Les sociotopes et l’ « hypothèse de co-occurrence des ressources dans la trame verte et bleue »

Ce titre peut vous paraître quasiment inintelligible (c’est un peu fait exprès !), mais vous allez voir, ce n’est pas si compliqué.

Quand vous choisissez un coin pour aller vous balader un dimanche, il est probable que vous n’optez pas souvent pour des plaines céréalières, des plateaux à maïs et élevages hors-sol ou des zones commerciales péri-urbaines. Un rapide coup d’œil à la carte topographique vous permet de repérer des zones vertes où vous êtes à peu près certain(e) de trouver tout à la fois du relief, des arbres, de l’eau, des prairies avec des vaches, des chemins balisés ou non, des petits oiseaux, des libellules, un vieux moulin, une fontaine, un point de vue, des mûres ou une poignée de girolles, d’autres promeneurs…  Et si votre hypothèse se vérifie sur le terrain, vous avez non seulement gagné une belle journée, mais aussi confirmé cette « hypothèse de co-occurrence des ressources dans la trame verte et bleue », développée par divers chercheurs – parmi lesquels Jack Ahern (lire par exemple Trames vertes, sociotopes, placemaking : trois approches complémentaires).

Selon ces chercheurs, « l’hypothèse de co-occurrence considère que dans tout « paysage culturel », les ressources telles que la biodiversité, la qualité paysagère, la récréation ou certaines productions sont spatialement concentrées le long des corridors » constitués le plus souvent par des vallées ou par des linéaments de relief.
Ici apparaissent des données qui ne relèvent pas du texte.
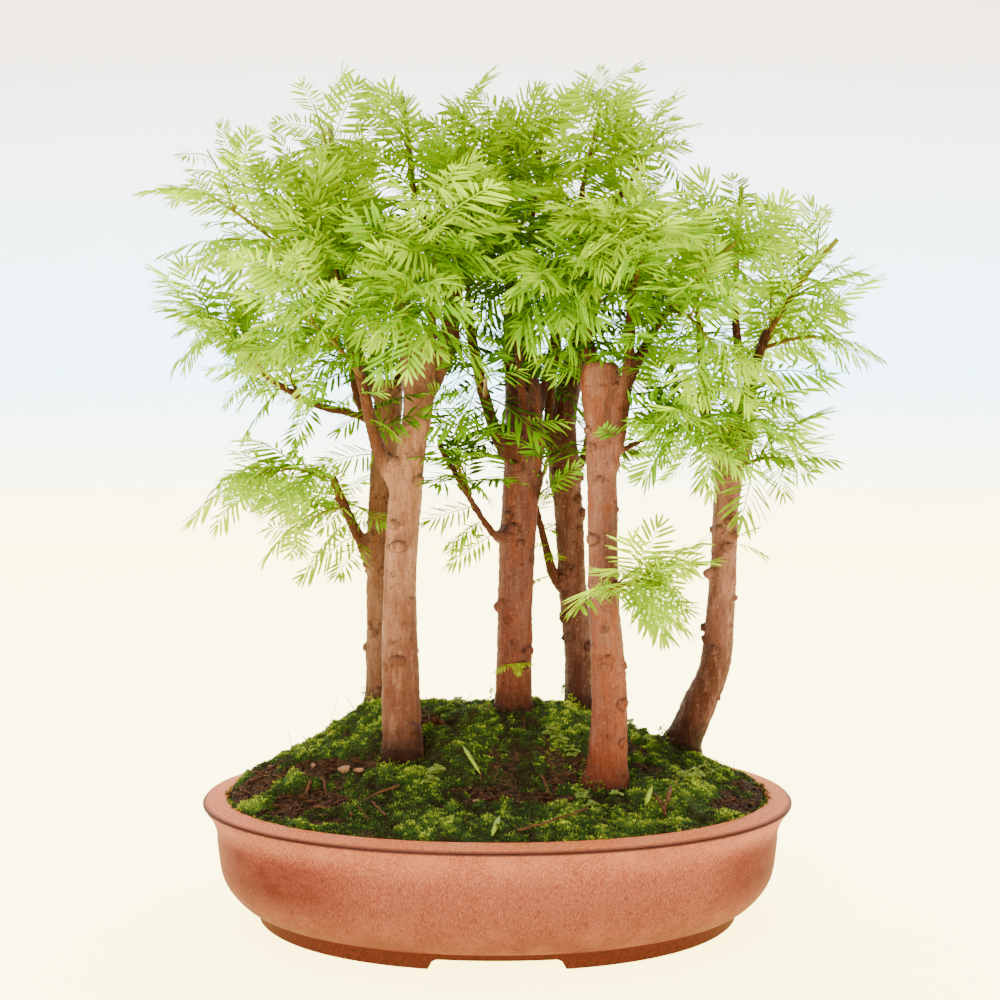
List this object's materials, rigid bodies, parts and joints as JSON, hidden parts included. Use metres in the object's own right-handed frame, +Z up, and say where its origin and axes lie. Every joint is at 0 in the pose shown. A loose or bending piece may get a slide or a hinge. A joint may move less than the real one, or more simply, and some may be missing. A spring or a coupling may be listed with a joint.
{
  "type": "dawn redwood bonsai forest",
  "caption": "Group of dawn redwood trees with feathery needle sprays, rooted in a mossy mound of soil in an oval glazed tray on low feet.",
  "frame": {"origin": "on the surface that the tray stands on, under the middle of the whole plant's box", "axes": "+Z up, +X along the oval tray's length to the right as seen from the front, +Y from the front to the back"},
  "size_m": [0.35, 0.2282, 0.3929],
  "materials": {
    "glaze": "satin",
    "screen_plastic": "matte",
    "earth": "matte",
    "moss_green": "matte",
    "bark": "matte",
    "leaf_green": "satin"
  },
  "bodies": {
    "root": {"drain_screen_left": "screen_plastic", "drain_screen_right": "screen_plastic", "moss": "moss_green", "shoot_back_left_1": "leaf_green", "shoot_back_left_2": "leaf_green", "shoot_back_left_3": "leaf_green", "shoot_back_left_4": "leaf_green", "shoot_back_left_5": "leaf_green", "shoot_back_left_6": "leaf_green", "shoot_back_left_7": "leaf_green", "shoot_back_left_8": "leaf_green", "shoot_back_left_9": "leaf_green", "shoot_back_right_1": "leaf_green", "shoot_back_right_2": "leaf_green", "shoot_back_right_3": "leaf_green", "shoot_back_right_4": "leaf_green", "shoot_back_right_5": "leaf_green", "shoot_centre_1": "leaf_green", "shoot_centre_2": "leaf_green", "shoot_centre_3": "leaf_green", "shoot_centre_4": "leaf_green", "shoot_centre_5": "leaf_green", "shoot_centre_6": "leaf_green", "shoot_centre_7": "leaf_green", "shoot_centre_8": "leaf_green", "shoot_front_left_1": "leaf_green", "shoot_front_left_2": "leaf_green", "shoot_front_left_3": "leaf_green", "shoot_front_left_4": "leaf_green", "shoot_front_left_5": "leaf_green", "shoot_front_left_6": "leaf_green", "shoot_front_left_7": "leaf_green", "shoot_front_left_8": "leaf_green", "shoot_front_left_9": "leaf_green", "shoot_front_right_1": "leaf_green", "shoot_front_right_2": "leaf_green", "shoot_front_right_3": "leaf_green", "shoot_front_right_4": "leaf_green", "shoot_front_right_5": "leaf_green", "shoot_front_right_6": "leaf_green", "shoot_front_right_7": "leaf_green", "shoot_front_right_8": "leaf_green", "shoot_front_right_9": "leaf_green", "shoot_right_1": "leaf_green", "shoot_right_2": "leaf_green", "shoot_right_3": "leaf_green", "shoot_right_4": "leaf_green", "shoot_right_5": "leaf_green", "shoot_right_6": "leaf_green", "shoot_right_7": "leaf_green", "soil": "earth", "tray": "glaze", "tree_back_left": "bark", "tree_back_right": "bark", "tree_centre": "bark", "tree_front_left": "bark", "tree_front_right": "bark", "tree_right": "bark"}
  },
  "joints": []
}
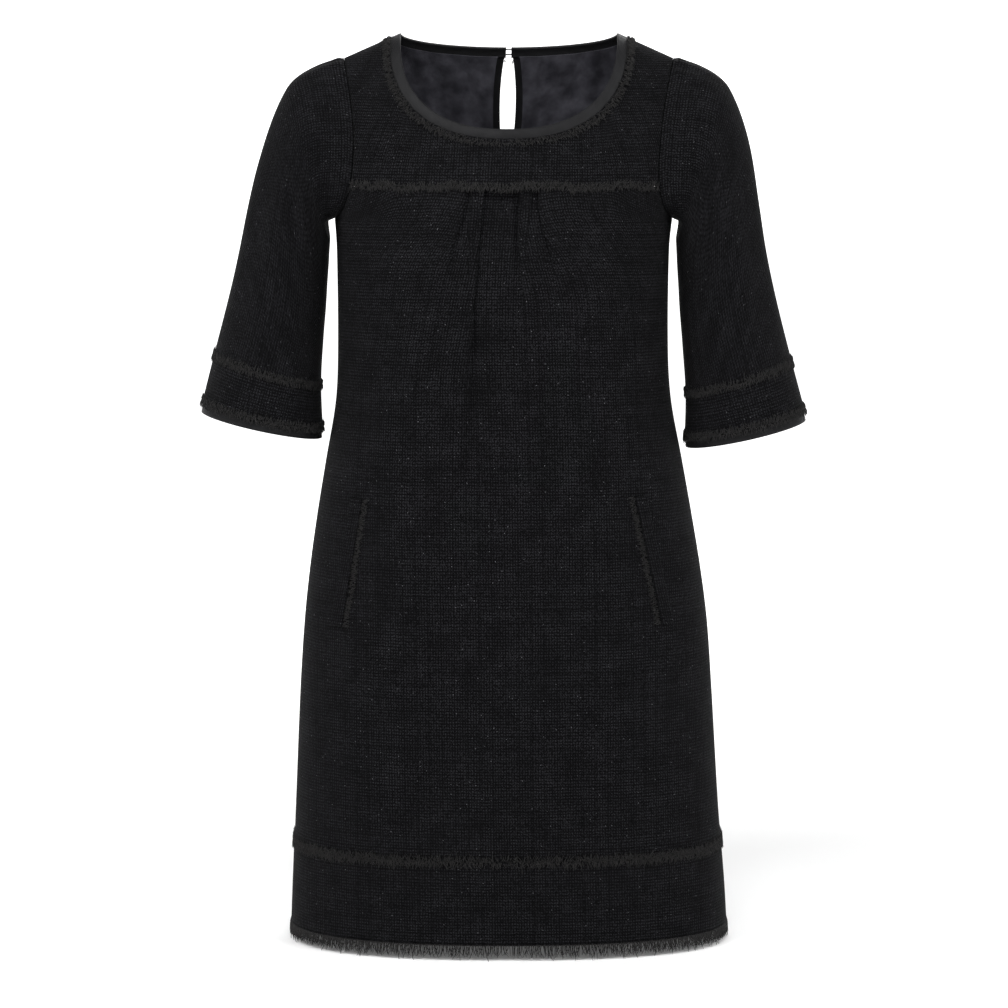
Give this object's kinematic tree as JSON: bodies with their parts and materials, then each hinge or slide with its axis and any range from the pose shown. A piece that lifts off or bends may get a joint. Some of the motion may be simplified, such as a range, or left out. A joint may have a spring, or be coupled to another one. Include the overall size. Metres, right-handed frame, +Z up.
{
  "type": "shift dress",
  "caption": "Short shift dress in dark tweed with a yoke, front pleats, elbow sleeves, welt pockets, a back keyhole and frayed trim; hollow and open as when worn.",
  "frame": {"origin": "midway between the two points where the shoulder seams meet the neck, which is where the dress hangs from on the wearer's shoulders", "axes": "+Z up along the wearer's height, -Y the dress's front, +X the wearer's left"},
  "size_m": [0.6049, 0.2568, 0.8998],
  "materials": {
    "tweed": "matt black boucle tweed with a faint grid and small glints",
    "frayed_trim": "matt black frayed threads",
    "binding": "smooth black satin, slightly lustrous",
    "lining": "smooth charcoal lining, slightly lustrous",
    "button": "polished black"
  },
  "bodies": {
    "root": {"back_left": "tweed", "back_lining_left": "lining", "back_lining_right": "lining", "back_right": "tweed", "button": "button", "button_loop": "binding", "cuff_edge_left": "lining", "cuff_edge_right": "lining", "cuff_fringe_left": "frayed_trim", "cuff_fringe_right": "frayed_trim", "cuff_left": "tweed", "cuff_right": "tweed", "cuff_seam_fringe_left": "frayed_trim", "cuff_seam_fringe_right": "frayed_trim", "front_body": "tweed", "front_yoke": "tweed", "hem_band_back": "tweed", "hem_band_front": "tweed", "hem_fringe": "frayed_trim", "hem_seam_fringe": "frayed_trim", "keyhole_binding": "binding", "neck_binding": "binding", "neck_fringe": "frayed_trim", "pocket_fringe_left": "frayed_trim", "pocket_fringe_right": "frayed_trim", "pocket_welt_left": "tweed", "pocket_welt_right": "tweed", "sleeve_left": "tweed", "sleeve_right": "tweed", "yoke_fringe": "frayed_trim"}
  },
  "joints": []
}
La plus ancienne recherche sur le sujet (1964) est due à Philip Lewis, professeur d’architecture paysagère dans le Wisconsin. Recensant et cartographiant 220 ressources écologiques, récréatives, historiques et culturelles, en vue d’élaborer un projet de trames vertes pour cet État, il s’aperçut que plus de 90% de ces ressources se trouvaient le long de corridors, qu’il qualifia de «corridors environnementaux» (1964). Lewis identifia l’importance de cette co-occurrence, non seulement comme un moyen de protection efficace du territoire, mais aussi pour montrer aux acteurs publics que leurs intérêts coïncident souvent dans l’espace. Les corridors environnementaux ont prouvé leur importance pour l’éducation, en accroissant la prise de conscience de l’importance des connexions entre les ressources naturelles et culturelles et de leur localisation préférentielle le long des trames vertes.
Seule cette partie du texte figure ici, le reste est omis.